Estes representavam cerca de 8,5%
do estoque original de 30.610 toneladas do agente. No total, cerca de 800 mil
munições contendo gás mostarda foram armazenadas desde a década de 1950 em
bunkers de concreto numa área rural ao leste de Pueblo.
Décadas de luta
Na década de 1980, moradores dos
arredores do depósito militar de Blue Grass, no Kentucky, protestaram contra os
planos iniciais de incinerar as 520 toneladas de armas químicas ali
armazenadas, iniciando uma batalha de décadas sobre como acabar com o arsenal.

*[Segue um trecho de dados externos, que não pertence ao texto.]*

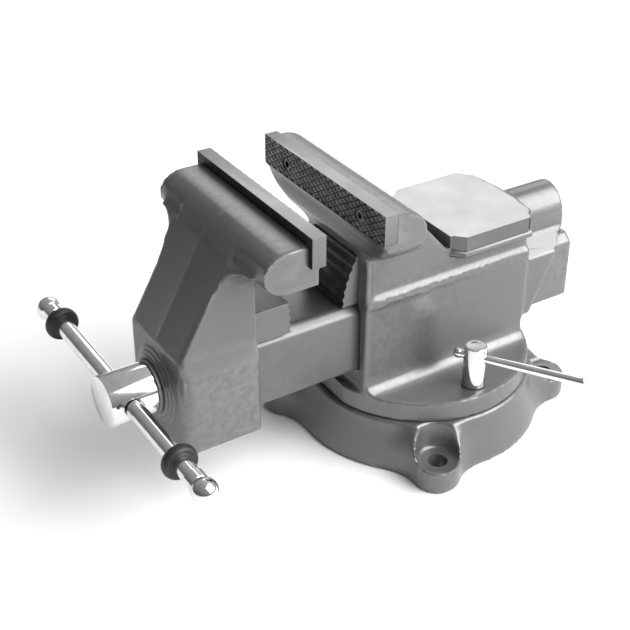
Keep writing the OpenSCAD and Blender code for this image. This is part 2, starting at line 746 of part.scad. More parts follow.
module moving_jaw() color("dimgray") {
    inner = slide_half - slide_wall;
    difference() {
        jaw_form();
        // The channel inside the slide, open below
        along(column_rear, 2 * slide_tail) polygon(both_sides([
            [inner, slide_bottom - slide_wall], [inner, slide_top - slide_roof - slide_bevel / 2],
            [inner - slide_bevel / 2, slide_top - slide_roof]]));
        at_screws() screw_hole(front_face, 1);
        // The screw's bore
        translate([0, 0, screw_height]) round_x(hub_face, 0, shaft_radius + shaft_gap);
    }
}

module front_jaw_plate() color("dimgray") jaw_plate(front_face, 1);

module front_plate_screws() color("silver") at_screws() plate_screw(front_face, 1);

module front_pipe_jaw() color("gray") across(2 * front_pipe_half) polygon(pipe_outline(
    column_rear, front_face - pipe_setback, slide_top + slide_gap, front_pipe_height, front_pipe_teeth,
    tooth_depth));

// The screw's thread as a row of ridges: crest, flank, root and flank in each pitch
function thread_outline(from, to) =
    let (turns = floor((to - from) / thread_pitch), root = shaft_radius - thread_depth)
    [for (i = [0:turns - 1], p = [[0, 0], [0.15, 1], [0.45, 1], [0.6, 0]])
        [root + thread_depth * p[1], from + (i + p[0]) * thread_pitch]];

module spindle() color("silver") {
    plain_end = hub_rear + plain_length;
    difference() {
        translate([0, 0, screw_height]) round_x(hub_face, hub_rear, hub_radius);
        translate([bar_x, 0, screw_height]) round_y(-2 * hub_radius, 2 * hub_radius, bar_radius + bar_gap);
    }
    difference() {
        translate([0, 0, screw_height]) {
            round_x(hub_rear, plain_end, shaft_radius);
            translate([plain_end, 0, 0]) rotate([0, 90, 0]) rotate_extrude($fn = fine) polygon(concat(
                [[0, -thread_pitch]], [[shaft_radius - thread_depth, -thread_pitch]],
                thread_outline(0, screw_tail - plain_end),
                [[shaft_radius - thread_depth, screw_tail - plain_end], [0, screw_tail - plain_end]]));
        }
        translate([column_rear + swivel_gap + retainer_width / 2, 0, 0])
            upright(0, jaw_top, retainer_pin_radius + shaft_gap);
    }
}

module thrust_washer() color("silver") translate([0, 0, screw_height]) difference() {
    round_x(thrust_face, thrust_face + thrust_thickness, thrust_radius);
    round_x(hub_face, 0, shaft_radius + shaft_gap);
}

module spindle_retainer() color("gray") difference() {
    translate([0, 0, screw_height])
        round_x(column_rear + swivel_gap, column_rear + swivel_gap + retainer_width, retainer_radius);
    translate([0, 0, screw_height]) round_x(hub_face, 0, shaft_radius + shaft_gap);
    translate([column_rear + swivel_gap + retainer_width / 2, 0, 0])
        upright(0, jaw_top, retainer_pin_radius + shaft_gap);
}

module retainer_pin() color("silver") translate([column_rear + swivel_gap + retainer_width / 2, 0, 0])
    upright(screw_height - retainer_radius + swivel_gap, screw_height + retainer_radius - swivel_gap,
        retainer_pin_radius);

// Where the handle bar's middle lies
module at_bar() translate([bar_x, bar_shift, screw_height]) children();

module handle_bar() color("silver") at_bar() round_y(-bar_length / 2, bar_length / 2, bar_radius);

// An end cap of the handle: a neck over the bar, and a round end
module handle_cap() {
    start = bar_length / 2 - cap_socket;
    rotate([-90, 0, 0]) rotate_extrude($fn = fine) polygon(concat(
        [[0, bar_length / 2], [bar_radius + shaft_gap, bar_length / 2], [bar_radius + shaft_gap, start],
         [cap_radius, start]],
        arc(0, start + cap_length - cap_rim, cap_rim, -acos(cap_radius / cap_rim), 90)));
}

module handle_cap_far() color("silver") at_bar() handle_cap();

module handle_cap_near() color("silver") at_bar() mirror([0, 1, 0]) handle_cap();

// A rubber bumper round the bar, with rounded shoulders
module bumper(middle) translate([0, middle, 0]) rotate([-90, 0, 0]) rotate_extrude($fn = fine)
    polygon(concat(
        [[bar_radius + shaft_gap, bumper_width / 2], [bar_radius + shaft_gap, -bumper_width / 2]],
        oval(bumper_radius - bumper_width / 3, 0, bumper_width / 3, bumper_width / 2, -90, 90)));

module bumper_far_side() color("black") at_bar() bumper(bar_length / 2 - bumper_far_inset);

module bumper_near_side() color("black") at_bar() bumper(bumper_near_inset - bar_length / 2);

// A lock bolt with its drilled head and plain shank
module lock_bolt(side, turn) at_lock(side) difference() {
    union() {
        upright(flange_top + swivel_gap, flange_top + lock_height, lock_radius);
        upright(clamp_bottom, flange_top + 2 * swivel_gap, lock_shank);
    }
    translate([0, 0, lock_bar_level]) rotate(turn - 90)
        round_y(-2 * lock_radius, 2 * lock_radius, lock_bar_radius + lock_bar_gap);
}

// A lock bar with a round stop at its short end and a flared tip at its long end
module lock_bar(side, turn) at_lock(side) translate([0, 0, lock_bar_level]) rotate(turn - 90) {
    round_y(-lock_bar_short, lock_bar_long - lock_tip_radius, lock_bar_radius);
    translate([0, -lock_bar_short, 0]) sphere(lock_stop_radius, $fn = round_fn);
    round_y(lock_bar_long - lock_tip_radius, lock_bar_long, lock_tip_radius);
}

// A clamp nut in the groove, drilled for the lock bolt's shank
module clamp_nut(side) at_lock(side) difference() {
    translate([-clamp_length, -clamp_half, clamp_bottom])
        cube([2 * clamp_length, 2 * clamp_half, clamp_height]);
    upright(0, base_height, lock_shank + lock_gap);
}

module near_lock_bolt() color("silver") lock_bolt(-1, lock_bar_turn);

module near_lock_bar() color("silver") lock_bar(-1, lock_bar_turn);

module near_clamp_nut() color("gray") clamp_nut(-1);

module far_lock_bolt() color("silver") lock_bolt(1, 180 + lock_bar_turn);

module far_lock_bar() color("silver") lock_bar(1, 180 + lock_bar_turn);

module far_clamp_nut() color("gray") clamp_nut(1);

swivel_base();
vise_body();
rear_jaw_plate();
rear_plate_screws();
rear_pipe_jaw();
pivot_bolt();
pivot_washer();
spindle_nut();
nut_bolt();
moving_jaw();
front_jaw_plate();
front_plate_screws();
front_pipe_jaw();
spindle();
thrust_washer();
spindle_retainer();
retainer_pin();
handle_bar();
handle_cap_far();
handle_cap_near();
bumper_far_side();
bumper_near_side();
near_lock_bolt();
near_lock_bar();
near_clamp_nut();
far_lock_bolt();
far_lock_bar();
far_clamp_nut();
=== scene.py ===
"""Swivel bench vise: cast base, body and moving jaw, cut jaw plates, screw, handle and lock bolts.
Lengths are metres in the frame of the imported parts: Z is up, and the handle is at -X."""
import math

import bmesh
import bpy
import numpy as np
from mathutils import Matrix, Vector, noise
from mathutils.bvhtree import BVHTree
from mathutils.kdtree import KDTree


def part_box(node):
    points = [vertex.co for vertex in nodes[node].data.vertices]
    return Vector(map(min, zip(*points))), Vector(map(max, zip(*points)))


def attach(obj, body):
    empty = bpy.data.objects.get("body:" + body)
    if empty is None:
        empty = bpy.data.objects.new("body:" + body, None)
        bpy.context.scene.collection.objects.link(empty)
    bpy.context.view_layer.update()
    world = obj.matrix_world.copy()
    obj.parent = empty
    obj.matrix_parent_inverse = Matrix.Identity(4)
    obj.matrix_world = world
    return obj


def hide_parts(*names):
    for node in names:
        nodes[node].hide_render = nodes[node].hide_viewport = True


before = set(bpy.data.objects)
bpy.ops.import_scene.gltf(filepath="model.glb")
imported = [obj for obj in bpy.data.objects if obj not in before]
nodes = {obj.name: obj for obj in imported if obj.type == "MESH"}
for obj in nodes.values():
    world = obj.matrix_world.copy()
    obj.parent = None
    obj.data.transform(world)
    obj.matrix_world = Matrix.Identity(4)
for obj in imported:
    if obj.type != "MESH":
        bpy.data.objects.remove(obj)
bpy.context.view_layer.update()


# Camera. It stands off the vise's front left corner, a little over a metre away, and looks down
# on the jaws. Its turn, tilt and roll, and the pixel of its axis, are those of the photograph.
camera_place = (-0.55203, -0.70630, 0.64958)
camera_turn = math.radians(-33.557)
camera_tilt = math.radians(30.341)
camera_roll = math.radians(0.815)
frame_pixels = 630
focal_pixels = 1262.0
axis_pixel = (335.39, 269.04)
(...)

O Exército dos EUA eliminou a
maior parte de suas armas químicas incinerando-as em locais mais remotos, como
o Atol Johnston, no Pacífico, e um depósito no meio do deserto de Utah. Mas a
instalação no Kentucky fica próxima a Richmond, a apenas algumas dezenas de
quilômetros de Lexington, a segunda maior cidade do estado, e a menos de 2
quilômetros de uma escola.
Craig Williams, que se tornou a
principal voz da oposição popular, afirmou que moradores temiam que a
incineração dos agentes químicos liberasse gases tóxicos. Com a ajuda de
legisladores, a população conseguiu fazer com que o Exército apresentasse
planos alternativos para a destruição.
Armas químicas no mundo
Kingston Reif, que durante anos
fez campanha pelo desarmamento e agora atua como vice-secretário adjunto de
Defesa dos EUA para redução de ameaças e controle de armas, afirmou que a
destruição completa do arsenal químico do país "fechará um importante
capítulo na história militar”.
Autoridades consideram a
eliminação do arsenal americano um grande passo adiante no âmbito da Convenção
sobre Armas Químicas. Somente três países – Egito, Coreia do Norte e Sudão do
Sul – não assinaram o tratado. Israel assinou, mas não ratificou o acordo.
Reif destaca que ainda existe a
preocupação de que países signatários, especialmente a Rússia e a Síria,
possuam estoques não declarados de armas químicas. Oficialmente, a Rússia
destruiu seu arsenal em 2017, após o Reino Unido e a Índia fazerem o mesmo em
2007 e 2009, respectivamente.
A Convenção sobre Armas Químicas
não acabou com o uso desse tipo de munição. Na guerra civil na Síria, forças
leais ao presidente Bashar al-Assad usaram armas químicas no país diversas
vezes entre 2013 e 2019. E de acordo com o IHS Conflict Monitor, organização
baseada em Londres que analisa dados de inteligência, os combatentes do
"Estado Islâmico" usaram armas químicas ao menos 52 vezes no Iraque e
na Síria de 2014 a 2016, aponta reportagem do New York Times.
Ativistas pelo controle de armas
esperam que o marco alcançado pelos EUA possa motivar os países que ainda não
destruíram suas armas químicas a fazê-lo e também ser usado como modelo para a
destruição de outros tipos de munição.
"Isso mostra que países
podem realmente banir armas de destruição em massa", afirma Paul F.
Walker, vice-presidente da Associação de Controle de Armas e coordenador da
Coalizão da Convenção sobre Armas Químicas. "Se países quiserem fazer
isso, é preciso apenas vontade política e um bom sistema de controle."